Après Moscou, nous avons émigré aux États-Unis. Quand je disais que j’étais moitié arménien, moitié azerbaïdjanais, il y avait souvent 40 secondes de blanc, puis on me disait : « Wahou, c’est hyper chelou ! », mais rien de plus. Jusqu’à ce que la deuxième guerre éclate, en 2020.
Là, les interactions ont changé. Un jour, un mec me contacte sur Twitter : « Je lis sur ta bio que tu es azerbaïdjano-arménien, qu’est-ce que ça veut dire ? – Comment ça qu’est-ce que ça veut dire ? – Je ne comprends pas ! – Mon père est arménien, ma mère est azerbaïdjanaise, qu’est-ce que tu ne comprends pas ? – OK, je suis désolé pour toi. » Comment ça tu es désolé ? Désolé de quoi ? C’est pour ça que j’ai commencé à twitter mes opinions, en essayant du mieux que je pouvais d’offrir une perspective.
Mais je me suis aperçu que dès que je prends un côté, le côté en question l’apprécie, le reçoit comme un compliment, car je suis “mélangé” ; puis quand je prends le parti de l’autre camp, alors ces mêmes personnes ne prennent plus en compte mon avis, pour les mêmes raisons. Les gens ont déjà un avis bien tranché, et aujourd’hui, je n’ai plus trop d’espoir sur les possibilités de changer ça.

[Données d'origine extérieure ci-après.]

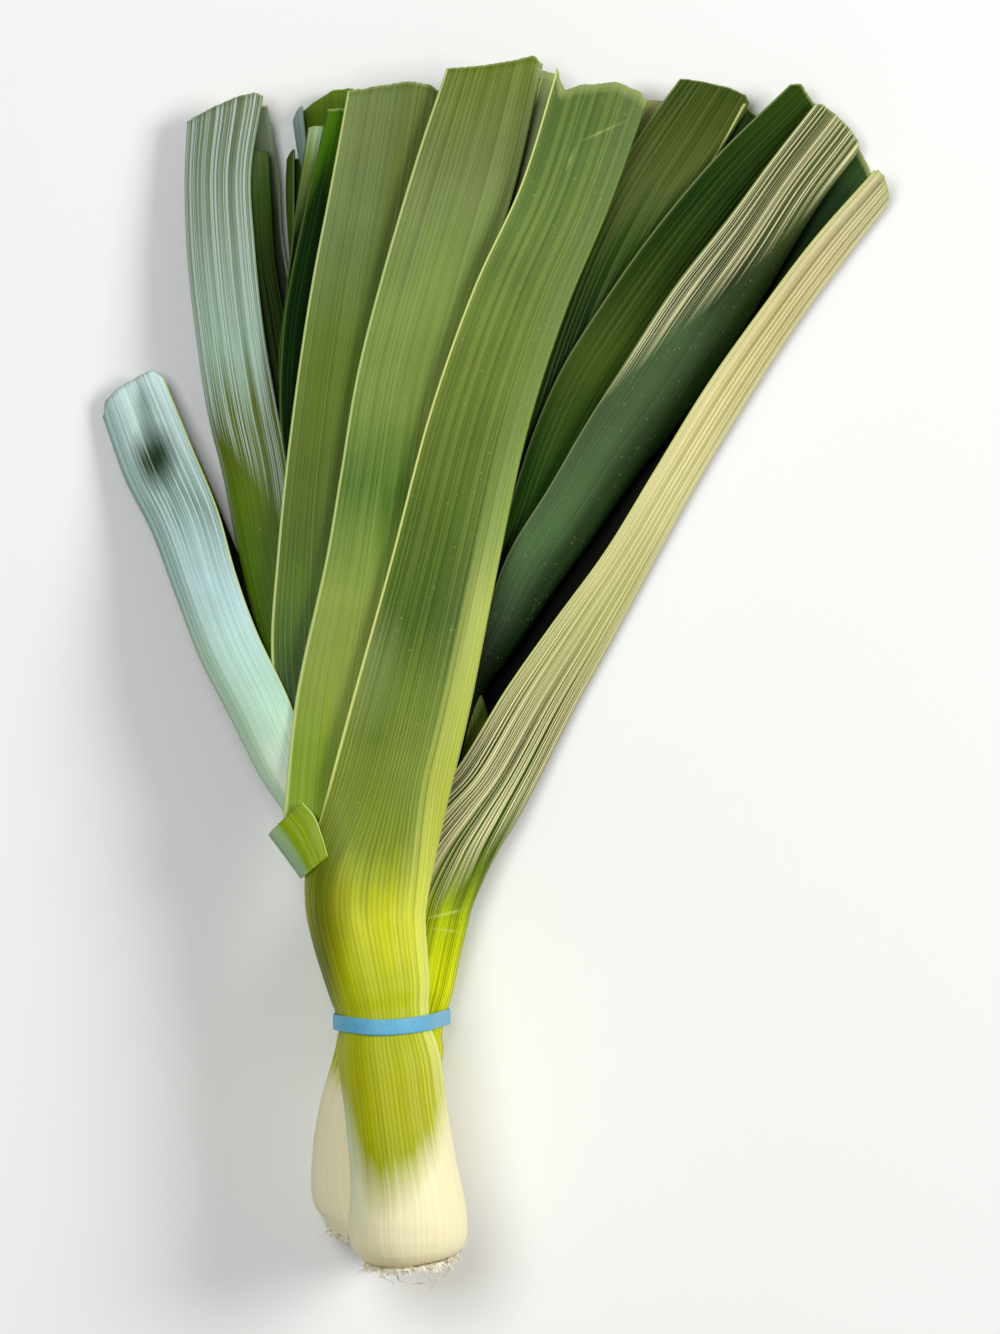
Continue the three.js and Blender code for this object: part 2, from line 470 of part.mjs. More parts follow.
const rearLeaves = {
  rear_leaf_2: {
    keel: [
      [-34.8, -79.6, 16.4], [-39.6, -59.6, 15.6], [-47.6, -27.6, 14.0], [-57.2, 12.4, 12.4], [-66.0, 56.4, 11.0],
      [-73.2, 96.4, 10.0], [-79.6, 136.4, 9.2], [-83.2, 170.4, 8.6], [-84.4, 194.4, 8.4], [-84.0, 206.0, 8.2],
    ],
    near: [
      [-28.4, -79.6, 24.0], [-33.2, -59.6, 22.0], [-41.2, -27.6, 19.4], [-51.6, 12.4, 17.2], [-61.2, 56.4, 15.4],
      [-69.2, 96.4, 14.0], [-76.4, 136.4, 13.0], [-80.6, 170.4, 12.2], [-81.2, 194.4, 12.0], [-81.2, 210.0, 11.6],
    ],
    far: [
      [-19.6, -79.6, 8.0], [-22.8, -59.6, 6.0], [-28.0, -27.6, 4.0], [-34.8, 12.4, 2.4], [-42.0, 56.4, 1.6],
      [-49.2, 96.4, 1.4], [-55.6, 136.4, 1.4], [-58.8, 170.4, 1.4], [-60.0, 194.4, 1.4], [-60.0, 212.0, 1.4],
    ],
    nearTip: [0, -0.8, -1.2, -1.2, -0.6, 0],
  },
  rear_leaf_3: {
    keel: [
      [-13.2, -67.6, 16.8], [-10.8, -39.6, 15.0], [-5.2, -10.4, 13.4], [8.8, 9.2, 11.8], [24.4, 32.4, 10.4],
      [40.0, 53.6, 9.4], [58.0, 78.8, 8.8], [75.2, 100.4, 8.6], [93.2, 126.0, 8.6], [113.2, 158.4, 8.8],
      [130.0, 186.8, 9.2], [146.4, 208.8, 9.6],
    ],
    near: [
      [-34.0, -67.6, 26.4], [-28.0, -39.6, 25.6], [-17.6, -7.6, 24.8], [-4.8, 20.4, 24.2], [5.6, 47.6, 23.6],
      [21.6, 73.6, 23.0], [37.2, 100.4, 22.4], [52.0, 123.6, 22.0], [71.2, 153.2, 21.6], [94.0, 182.4, 21.2],
      [110.8, 205.2, 20.6], [128.0, 227.2, 19.6],
    ],
    far: [
      [-32.0, -67.6, 9.4], [-26.0, -39.6, 7.6], [-15.0, -7.6, 6.4], [-2.8, 20.4, 5.8], [8.0, 47.6, 5.4],
      [24.0, 72.0, 5.0], [40.0, 98.0, 5.0], [55.0, 121.0, 5.0], [74.0, 150.0, 5.0], [97.0, 179.0, 5.2],
      [114.0, 202.0, 5.6], [131.0, 223.0, 6.0],
    ],
    nearTip: [-1, -3.4, -4.3, -3.9, -3, -1],
  },
  rear_leaf_4: {
    keel: [
      [-34.0, -67.6, 17.4], [-41.2, -31.6, 16.0], [-50.0, 8.4, 14.6], [-58.0, 48.4, 13.4], [-65.2, 88.4, 12.6],
      [-71.6, 132.4, 12.0], [-75.6, 168.4, 11.8], [-77.4, 198.4, 11.8], [-79.6, 208.8, 12.0], [-81.4, 221.0, 12.4],
    ],
    near: [
      [-30.0, -67.6, 22.4], [-36.4, -31.6, 20.8], [-45.2, 8.4, 19.2], [-53.2, 48.4, 17.8], [-60.4, 88.4, 16.8],
      [-67.2, 132.4, 16.2], [-71.6, 168.4, 16.2], [-73.6, 196.4, 16.6], [-75.6, 209.4, 17.4], [-77.4, 226.6, 18.4],
    ],
    far: [
      [-22.0, -67.6, 13.0], [-26.8, -31.6, 10.4], [-32.4, 8.4, 8.6], [-38.8, 48.4, 7.2], [-45.2, 88.4, 6.2],
      [-50.8, 132.4, 5.6], [-54.0, 168.4, 5.4], [-55.6, 196.4, 5.6], [-57.2, 212.4, 6.2], [-57.2, 234.8, 7.4],
    ],
    nearTip: [0, -1.5, -3, -3, -1.5, 0],
    farTip: [0, -4, -6.5, -6.6, -2.4, 0],
  },
  rear_leaf_5: {
    keel: [
      [-9.0, -11.6, 15.0], [9.2, 21.2, 13.2], [24.4, 52.4, 12.0], [38.0, 81.2, 11.2], [50.8, 104.4, 10.8],
      [62.0, 122.0, 10.6], [79.6, 146.0, 10.6], [93.2, 165.2, 10.6], [110.8, 188.4, 10.8], [134.0, 215.2, 11.2],
    ],
    near: [
      [-22.0, -7.6, 21.8], [-6.4, 28.4, 20.4], [5.2, 64.4, 19.2], [15.6, 96.4, 18.4], [26.8, 121.6, 18.0],
      [38.8, 141.2, 17.6], [58.0, 169.2, 17.4], [72.0, 187.2, 17.2], [90.8, 208.8, 17.2], [118.0, 235.0, 17.2],
    ],
    far: [
      [-20.0, -7.6, 11.6], [-4.0, 28.4, 9.8], [8.0, 62.0, 8.6], [18.0, 94.0, 7.8], [29.0, 119.0, 7.6],
      [41.0, 138.0, 7.6], [58.0, 163.0, 7.6], [72.0, 184.0, 7.6], [87.2, 206.0, 7.8], [101.6, 227.2, 8.2],
    ],
    nearTip: [-1, -2, -2.8, -3.2, -3.6, -1],
    farTip: [0, 0, 4, 6, 2, 0],
  },
  rear_leaf_6: {
    keel: [
      [-24.0, -39.6, 17.4], [-30.0, -3.6, 16.6], [-33.6, 40.4, 15.6], [-33.6, 84.4, 14.8], [-30.8, 124.4, 14.2],
      [-26.4, 164.4, 13.8], [-20.0, 204.4, 13.6], [-16.0, 226.0, 13.6],
    ],
    near: [
      [-12.0, -39.6, 21.0], [-12.0, -3.6, 20.4], [-11.2, 40.4, 19.4], [-9.2, 84.4, 18.8], [-4.8, 124.4, 18.4],
      [0.4, 164.4, 18.0], [6.8, 204.4, 17.8], [11.2, 226.0, 17.8],
    ],
    nearTip: [0, 0, 0, 1, 2, 2],
  },
  rear_leaf_7: {
    keel: [
      [-10.8, -11.6, 17.0], [0.4, 16.4, 15.6], [12.4, 43.4, 14.6], [24.0, 75.6, 13.6], [36.0, 106.0, 13.0],
      [48.8, 136.4, 12.8], [62.8, 163.6, 12.8], [76.4, 186.4, 12.8], [90.8, 208.4, 13.0], [102.0, 228.0, 13.2],
    ],
    near: [
      [-22.0, -9.6, 20.4], [-14.0, 18.4, 19.2], [-5.2, 46.4, 18.2], [5.2, 78.4, 17.2], [14.0, 110.4, 16.6],
      [23.2, 140.4, 16.4], [34.0, 170.4, 16.2], [46.8, 197.2, 16.2], [62.0, 221.2, 16.4], [74.0, 237.6, 16.6],
    ],
    far: [
      [-22.0, -9.6, 13.6], [-14.0, 18.4, 12.0], [-5.2, 46.4, 11.0], [5.2, 78.4, 10.0], [14.0, 110.4, 9.4],
      [22.4, 140.4, 9.2], [32.0, 171.4, 9.2], [43.2, 199.0, 9.2], [52.8, 217.0, 9.4], [60.4, 229.8, 9.6],
    ],
    nearTip: [-1.4, -4.4, -5.1, -3.9, -2.2, -0.8],
    farTip: [0, 0, 0, 0, 0, 0],
  },
};

const frontHairs = [
  [-0.25, 15.5, [19, -4, 3], [21.5, -5, 1], [24, -6, -2]],
  [-0.6, 15.5, [15, -10, 5.5], [12, -12, 8.5], [8, -13, 8]],
  [-1.6, 15.5, [-5, -16, 6], [1, -16.5, 8], [6, -17, 9], [11, -17, 8.5]],
  [-2.2, 15.5, [-7.5, -14, 6], [-8, -14, 8.5]],
  [-1.0, 15.5, [9, -15, 8], [8, -15, 11.5], [0, -15, 12.5], [-6, -15, 11.5]],
];
const rearHairs = [
  [2.9, 14.5, [-17, 3, 1], [-20.5, 4, -1.5], [-24, 4, 0.5]],
  [3.3, 14.5, [-15, -2, 3], [-18, -3, 5], [-21, -3, 5]],
];

// The rubber band's route round both shafts: the outline of the two sections in the band's own plane,
// stretched taut, and then given the slight lean that the band has.
function bandSolid() {
  const outline = [];
  for (const shaft of [frontShaft, rearShaft]) {
    for (const y of [-143.5, -139, -134.5]) {
      const next = shaft.findIndex((station) => station[1] > y);
      const share = (y - shaft[next - 1][1]) / (shaft[next][1] - shaft[next - 1][1]);
      const [x, , z, halfWidth, halfDepth] = shaft[next].map((to, k) => mix(shaft[next - 1][k], to, share));
      for (let i = 0; i < 180; i++) {
        const angle = (2 * Math.PI * i) / 180;
        outline.push([
          x + (halfWidth + 1.8 * clearance) * Math.cos(angle),
          z + (halfDepth + 1.6 * clearance) * Math.sin(angle),
        ]);
      }
    }
  }
  // The points farthest out in each direction make the taut line.
  const route = [];
  for (let i = 0; i < 720; i++) {
    const angle = (2 * Math.PI * i) / 720;
    const reach = ([x, z]) => x * Math.cos(angle) + z * Math.sin(angle);
    const farthest = outline.reduce((best, p) => (reach(p) > reach(best) ? p : best));
    if (route.at(-1) !== farthest) route.push(farthest);
  }
  const taut = new THREE.CurvePath();
  route.forEach(([x, z], i) => {
    const [nextX, nextZ] = route[(i + 1) % route.length];
    if (x !== nextX || z !== nextZ) {
      taut.add(new THREE.LineCurve3(new THREE.Vector3(x, 0, z), new THREE.Vector3(nextX, 0, nextZ)));
    }
  });
  // The band dips towards the root end over the middle of the front shaft.
  const leanAt = (p) => -138.6 - 1.7 * Math.cos((p.x + 45) / 13) * Math.max(0, (p.z - 30) / 50);
  const rings = [];
  for (let i = 0; i < stepsRoundBand; i++) {
    const p = taut.getPointAt(i / stepsRoundBand);
    const before = taut.getPointAt((i + stepsRoundBand - 0.4) / stepsRoundBand % 1);
    const after = taut.getPointAt((i + 0.4) / stepsRoundBand % 1);
    const outwards = new THREE.Vector3(after.z - before.z, 0, before.x - after.x).normalize();
    const y = leanAt(p);
    const corner = (side, out) =>
      new THREE.Vector3(p.x, y + (side * bandWidth) / 2, p.z).addScaledVector(outwards, out);
    rings.push([corner(-1, 0), corner(1, 0), corner(1, bandThickness), corner(-1, bandThickness)]);
  }
  const triangles = [];
  rings.forEach((_, i) => {
    for (let j = 0; j < 4; j++) {
      const a = i * 4 + j;
      const b = i * 4 + ((j + 1) % 4);
      const next = ((i + 1) % rings.length) * 4;
      triangles.push([a, b, next + (b % 4)], [a, next + (b % 4), next + (a % 4)]);
    }
  });
  return solidFrom(rings.flat(), triangles);
}

const bunch = new THREE.Group();

// Each leek: the shaft is fused with its outermost leaf, and the younger leaves stop just clear of it.
function addLeek(shaftName, shaft, outerLeaf, leaves) {
  const body = shaftSolid(shaft).add(leafSolid(outerLeaf));
  bunch.add(meshOf(shaftName, body, skinGreen));
  let kept = shaftSolid(shaft, clearance).add(leafSolid(outerLeaf, clearance));
  for (const [name, leaf] of Object.entries(leaves)) {
    const pieces = leafSolid(leaf).subtract(kept).decompose();
    const largest = pieces.sort((a, b) => b.volume() - a.volume())[0];
    bunch.add(meshOf(name, largest, bladeGreen));
    kept = kept.add(leafSolid(leaf, clearance));
  }
}

addLeek("front_shaft_and_outer_leaf", frontShaft, frontOuterLeaf, frontLeaves);
addLeek("rear_shaft_and_outer_leaf", rearShaft, rearOuterLeaf, rearLeaves);

const frontRoots = rootPlate(frontShaft, 7, 36, frontHairs);
const rearRoots = rootPlate(rearShaft, 19, 30, rearHairs);
bunch.add(meshOf("front_root_plate", frontRoots, rootCream));
bunch.add(meshOf("rear_root_plate", rearRoots, rootCream));
bunch.add(meshOf("rubber_band", bandSolid(), bandBlue));

export default bunch;
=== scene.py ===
import math
import random

import bmesh
import bpy
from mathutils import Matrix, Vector, noise


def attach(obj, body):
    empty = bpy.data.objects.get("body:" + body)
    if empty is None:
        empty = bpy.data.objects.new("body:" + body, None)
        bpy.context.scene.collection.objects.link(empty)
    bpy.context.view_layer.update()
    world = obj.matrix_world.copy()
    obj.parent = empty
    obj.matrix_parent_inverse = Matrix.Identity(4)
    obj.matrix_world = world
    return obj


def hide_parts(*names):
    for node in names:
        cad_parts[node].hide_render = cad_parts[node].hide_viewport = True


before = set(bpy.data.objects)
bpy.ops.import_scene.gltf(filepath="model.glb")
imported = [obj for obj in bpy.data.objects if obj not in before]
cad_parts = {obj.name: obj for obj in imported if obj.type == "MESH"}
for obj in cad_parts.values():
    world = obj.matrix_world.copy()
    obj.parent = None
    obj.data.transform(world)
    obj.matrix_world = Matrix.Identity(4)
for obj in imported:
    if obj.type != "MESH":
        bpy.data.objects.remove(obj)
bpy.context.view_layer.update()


# The table the leeks lie on, the view straight down onto them, and the lights: a strong soft lamp on the
# right and a wide one overhead, in a dim room.
def set_out(name, body, smooth):
    """Makes a bmesh an object of that name, at the origin."""
    mesh = bpy.data.meshes.new(name)
    body.to_mesh(mesh)
    body.free()
    mesh.polygons.foreach_set("use_smooth", [smooth] * len(mesh.polygons))
    piece = bpy.data.objects.new(name, mesh)
    bpy.context.collection.objects.link(piece)
    return piece


def new_finish(name):
    """A plain finish, and the inputs of its surface."""
    finish = bpy.data.materials.new(name)
    finish.use_nodes = True
    return finish, finish.node_tree.nodes["Principled BSDF"].inputs


table = bmesh.new()
bmesh.ops.create_grid(table, x_segments=1, y_segments=1, size=4.0)
table_object = set_out("table", table, False)
table_paint, surface = new_finish("pale_table")
surface["Base Color"].default_value = (0.93, 0.93, 0.92, 1)
surface["Roughness"].default_value = 0.8
table_object.data.materials.append(table_paint)


def lamp(name, place, aim, size, watts, colour):
    light = bpy.data.lights.new(name, "AREA")
    light.shape = "DISK"
    light.size = size
    light.energy = watts
    light.color = colour
    holder = bpy.data.objects.new(name, light)
    holder.location = place
    holder.rotation_euler = (Vector(aim) - Vector(place)).to_track_quat("-Z", "Y").to_euler()
    bpy.context.collection.objects.link(holder)


lamp("lamp_right", (1.95, 0.5, 1.75), aim=(0, 0, 0.03), size=1.2, watts=46, colour=(1.0, 0.985, 0.95))
lamp("lamp_above", (-0.6, 0.5, 2.6), aim=(0, 0, 0), size=1.2, watts=34, colour=(0.97, 0.99, 1.0))

sky = bpy.data.worlds.new("soft_room")
sky.use_nodes = True
room = sky.node_tree.nodes["Background"].inputs
room["Color"].default_value = (0.97, 0.99, 1.0, 1)
room["Strength"].default_value = 0.17
bpy.context.scene.world = sky
bpy.context.scene.view_settings.view_transform = "Standard"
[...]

J’ai aussi compris que, quel que soit mon intérêt pour cette situation, il n’y a pas d’enjeu matériel dans ma vie de tous les jours, je n’y suis connecté que d’une façon éthique. Cette guerre appartient aux personnes qui sont là-bas.
Comme tous les conflits, je sais qu’il s’arrêtera, mais je ne vois un futur radieux ni pour l’Arménie ni pour l’Azerbaïdjan. Et moi, j’essaie de ne pas trop me dire : « Oh, j’espère qu’un jour il y aura la paix et que je pourrai retourner en Azerbaïdjan et visiter l’Arménie. »
Marat
Quand Marat est né en 1989 à Bakou, l’Union soviétique vivait ses derniers instants et la première guerre entre l’Arménie et l’Azerbaïdjan éclatait. En jeu, la création d’une République du Haut-Karabagh par les Arménien·ne·s établi·e·s dans cette région appartenant officiellement à l’Azerbaïdjan. À la première guerre (1989-1994) succéda une deuxième en 2020. Entre-temps, Marat, son père arménien et sa mère azerbaïdjanaise immigrèrent à Moscou, puis Seattle. Il nous raconte l’influence de ce conflit sur sa vie et son identité.